What can the figures of Francis and Clare teach us about living well in our own age, an age characterized by disruption, inequality, relational deficits, and more? The case for our living in such an age is well established. What is less clear is what to do about it. Policy proposals are regularly trotted out, examined, proposed in think-tank panel discussions, and advocated for in Congress. Congress dutifully does nothing — the inaction itself being a feature of the dysfunctions of our age. What more can be done? What can we do to escape the cycles of dysfunction that trap our systems and that trap people who live in poverty? What can we do to establish the social conditions that promote the fulfillment of all people?
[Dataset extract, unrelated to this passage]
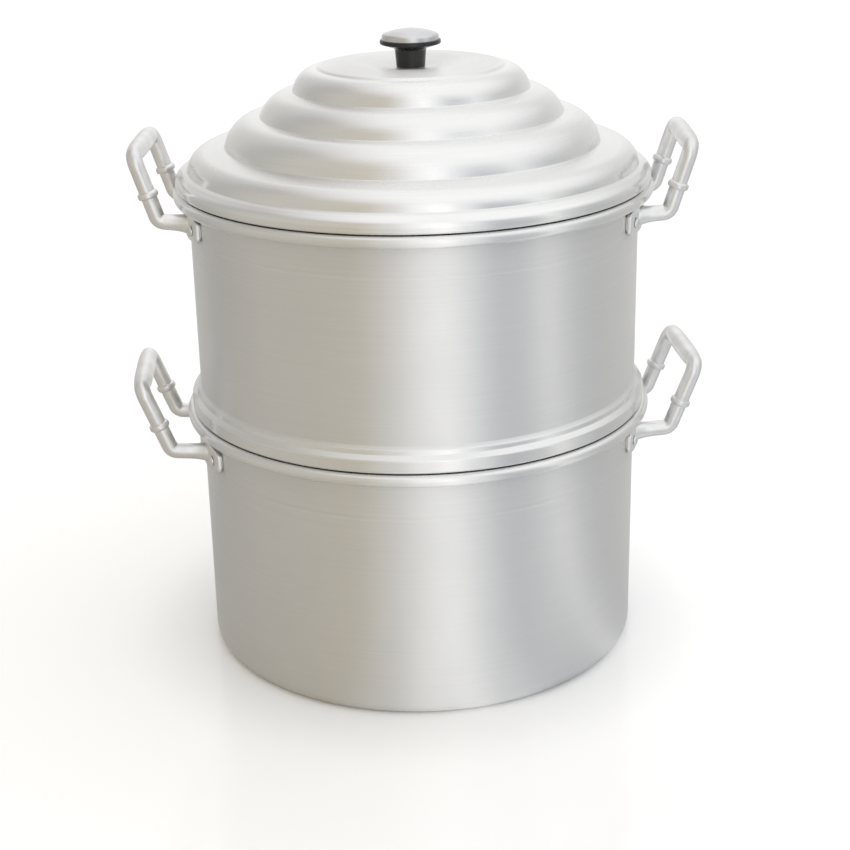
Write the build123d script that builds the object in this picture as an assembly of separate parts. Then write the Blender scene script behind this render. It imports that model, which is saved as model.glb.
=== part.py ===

The “Spirit of Assisi” is, in part, a “spirit of renunciation” that allows our fellow citizens who suffer in poverty and despair to have more by our living with less. Renunciation is one good answer to the question: how might we live well in this age? This spirit is the basis of an alternative economy and politics necessary for building a more humane future in an age of technology-driven disruption, loneliness and despair, and inequality.
The episode in Francis’s life when, after his conversion, he stripped in the presence of the Bishop of Assisi and renounced his father’s wealth and privilege is the basis for this spirit of renunciation. As the current Bishop of Assisi has written: “this perspective urgently needs to be rediscovered, in a world ruled by an economy that ‘kills’ to the benefit of a few and to the detriment of a huge mass of human beings.” If we are to walk under the inspiration of the “Spirit of Assisi” then we must find ways to strip ourselves of wealth and privilege, so that others may have more. This may take the form of eating less so that the hungry may have more or so that we might lessen our impact on the planet, giving away our excess possessions, foregoing vain entertainments that too often exploit or diminish other persons, or running businesses and making financial investments for social good rather than for profit.
What might it look like if these renunciations shaped not only personal charity, but informed our politics and economics? If politicians renounced the need to always be on TV? If billionaires and millionaires could have even slightly less so that those who have nothing could have something? In the answer to these questions, we will discover that the “Spirit of Assisi” inspires not only revolutions of personal commitment to love but can inspire revolutions of solidarity and fraternity in communities, states, and in the human community
May we urgently discover the Spirit of Assisi and spread its message; Assisi and its sanctuaries are truly a “prophecy of a more just and fraternal society.”